[BEGIN RECORDS FOR THIS TASK]

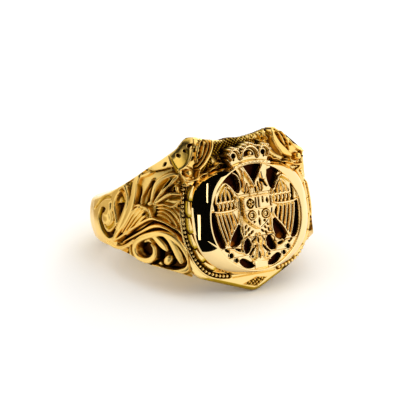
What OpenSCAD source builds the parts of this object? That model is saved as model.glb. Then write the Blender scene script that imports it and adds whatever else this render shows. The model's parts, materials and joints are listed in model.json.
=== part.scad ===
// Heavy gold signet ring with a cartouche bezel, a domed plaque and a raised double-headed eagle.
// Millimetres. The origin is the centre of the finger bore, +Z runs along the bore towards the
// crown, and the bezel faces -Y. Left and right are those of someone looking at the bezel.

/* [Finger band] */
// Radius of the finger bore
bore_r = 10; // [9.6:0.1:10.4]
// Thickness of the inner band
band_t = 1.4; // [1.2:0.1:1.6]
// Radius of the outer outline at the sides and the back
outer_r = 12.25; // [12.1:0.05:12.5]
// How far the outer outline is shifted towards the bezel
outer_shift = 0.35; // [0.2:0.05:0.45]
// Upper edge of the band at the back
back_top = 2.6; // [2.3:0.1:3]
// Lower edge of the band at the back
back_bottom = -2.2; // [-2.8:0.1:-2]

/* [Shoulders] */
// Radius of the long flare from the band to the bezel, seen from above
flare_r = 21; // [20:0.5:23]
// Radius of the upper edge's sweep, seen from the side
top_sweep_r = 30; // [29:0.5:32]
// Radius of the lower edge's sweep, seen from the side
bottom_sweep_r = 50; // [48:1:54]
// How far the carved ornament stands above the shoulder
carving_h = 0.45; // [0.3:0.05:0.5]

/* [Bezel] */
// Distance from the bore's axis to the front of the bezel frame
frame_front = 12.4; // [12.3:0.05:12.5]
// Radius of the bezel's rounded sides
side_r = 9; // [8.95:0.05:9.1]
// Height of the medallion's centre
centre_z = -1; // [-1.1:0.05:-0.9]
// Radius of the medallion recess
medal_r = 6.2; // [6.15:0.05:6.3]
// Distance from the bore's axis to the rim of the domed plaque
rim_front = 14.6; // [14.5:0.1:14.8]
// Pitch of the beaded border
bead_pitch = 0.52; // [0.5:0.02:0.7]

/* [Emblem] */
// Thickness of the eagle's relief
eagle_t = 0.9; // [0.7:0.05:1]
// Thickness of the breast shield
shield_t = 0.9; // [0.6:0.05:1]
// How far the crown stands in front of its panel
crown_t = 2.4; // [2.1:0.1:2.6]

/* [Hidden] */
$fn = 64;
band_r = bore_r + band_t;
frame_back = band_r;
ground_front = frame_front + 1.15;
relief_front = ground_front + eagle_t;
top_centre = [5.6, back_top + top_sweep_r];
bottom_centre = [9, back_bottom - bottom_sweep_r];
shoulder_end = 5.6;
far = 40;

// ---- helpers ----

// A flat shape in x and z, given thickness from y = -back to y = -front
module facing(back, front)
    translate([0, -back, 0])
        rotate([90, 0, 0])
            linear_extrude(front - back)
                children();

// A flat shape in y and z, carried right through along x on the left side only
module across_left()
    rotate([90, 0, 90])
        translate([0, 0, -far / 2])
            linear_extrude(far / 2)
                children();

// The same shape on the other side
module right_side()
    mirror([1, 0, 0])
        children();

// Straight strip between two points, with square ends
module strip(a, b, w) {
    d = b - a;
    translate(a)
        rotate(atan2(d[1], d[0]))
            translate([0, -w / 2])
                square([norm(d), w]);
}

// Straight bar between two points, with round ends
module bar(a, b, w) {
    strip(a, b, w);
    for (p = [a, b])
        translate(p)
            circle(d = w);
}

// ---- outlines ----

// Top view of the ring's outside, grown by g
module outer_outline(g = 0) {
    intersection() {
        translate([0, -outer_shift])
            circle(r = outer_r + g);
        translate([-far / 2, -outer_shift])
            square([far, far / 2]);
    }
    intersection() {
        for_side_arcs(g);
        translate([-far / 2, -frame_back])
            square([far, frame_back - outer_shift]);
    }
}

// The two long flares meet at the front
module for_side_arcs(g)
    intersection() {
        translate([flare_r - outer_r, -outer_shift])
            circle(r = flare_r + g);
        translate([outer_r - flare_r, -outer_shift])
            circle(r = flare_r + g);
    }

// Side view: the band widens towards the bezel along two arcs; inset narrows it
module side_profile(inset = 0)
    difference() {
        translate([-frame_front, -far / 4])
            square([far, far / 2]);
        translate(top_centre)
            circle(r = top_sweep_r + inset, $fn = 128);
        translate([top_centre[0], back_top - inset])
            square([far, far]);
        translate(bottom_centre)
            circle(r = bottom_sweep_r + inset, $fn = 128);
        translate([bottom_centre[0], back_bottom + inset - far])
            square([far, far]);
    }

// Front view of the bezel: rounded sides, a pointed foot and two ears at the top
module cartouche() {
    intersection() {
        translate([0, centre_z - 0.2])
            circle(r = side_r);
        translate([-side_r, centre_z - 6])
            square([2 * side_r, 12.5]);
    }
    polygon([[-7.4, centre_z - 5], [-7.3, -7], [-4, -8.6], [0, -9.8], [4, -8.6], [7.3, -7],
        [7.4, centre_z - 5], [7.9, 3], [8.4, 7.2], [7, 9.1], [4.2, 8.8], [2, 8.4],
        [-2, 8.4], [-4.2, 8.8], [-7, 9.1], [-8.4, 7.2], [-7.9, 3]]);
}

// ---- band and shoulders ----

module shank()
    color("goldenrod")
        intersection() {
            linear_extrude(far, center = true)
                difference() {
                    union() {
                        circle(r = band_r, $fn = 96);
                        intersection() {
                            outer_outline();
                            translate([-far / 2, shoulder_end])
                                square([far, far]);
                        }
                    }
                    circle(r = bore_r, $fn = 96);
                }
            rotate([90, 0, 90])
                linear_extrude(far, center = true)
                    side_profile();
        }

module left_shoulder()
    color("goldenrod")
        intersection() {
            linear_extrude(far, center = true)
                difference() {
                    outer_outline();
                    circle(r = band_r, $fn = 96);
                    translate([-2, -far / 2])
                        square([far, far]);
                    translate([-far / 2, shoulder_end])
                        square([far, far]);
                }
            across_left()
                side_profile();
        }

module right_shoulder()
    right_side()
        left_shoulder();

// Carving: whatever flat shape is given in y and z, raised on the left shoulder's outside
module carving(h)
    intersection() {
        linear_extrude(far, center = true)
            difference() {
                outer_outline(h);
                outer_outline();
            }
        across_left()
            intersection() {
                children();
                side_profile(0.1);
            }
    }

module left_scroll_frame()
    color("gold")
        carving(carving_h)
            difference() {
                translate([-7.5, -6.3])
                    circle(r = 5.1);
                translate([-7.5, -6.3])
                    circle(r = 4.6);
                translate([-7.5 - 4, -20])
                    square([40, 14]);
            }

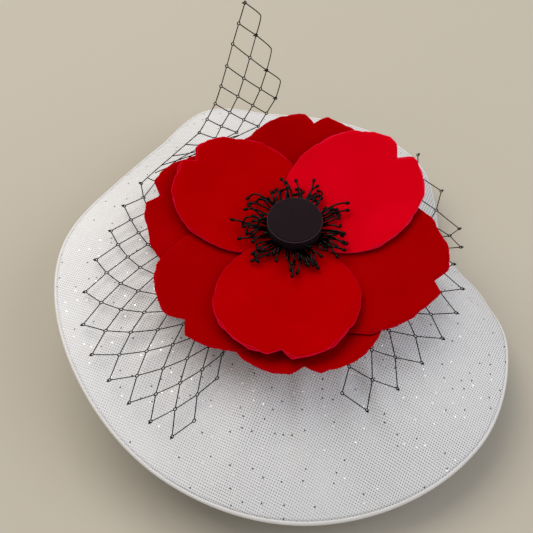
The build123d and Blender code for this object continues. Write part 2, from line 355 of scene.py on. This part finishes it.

[END RECORDS FOR THIS TASK]

EXERCISE :: The lines to collect are those holding the string "object"; copy them all.

EXERCISE ANSWER ::
What OpenSCAD source builds the parts of this object? That model is saved as model.glb. Then write the Blender scene script that imports it and adds whatever else this render shows. The model's parts, materials and joints are listed in model.json.
The build123d and Blender code for this object continues. Write part 2, from line 355 of scene.py on. This part finishes it.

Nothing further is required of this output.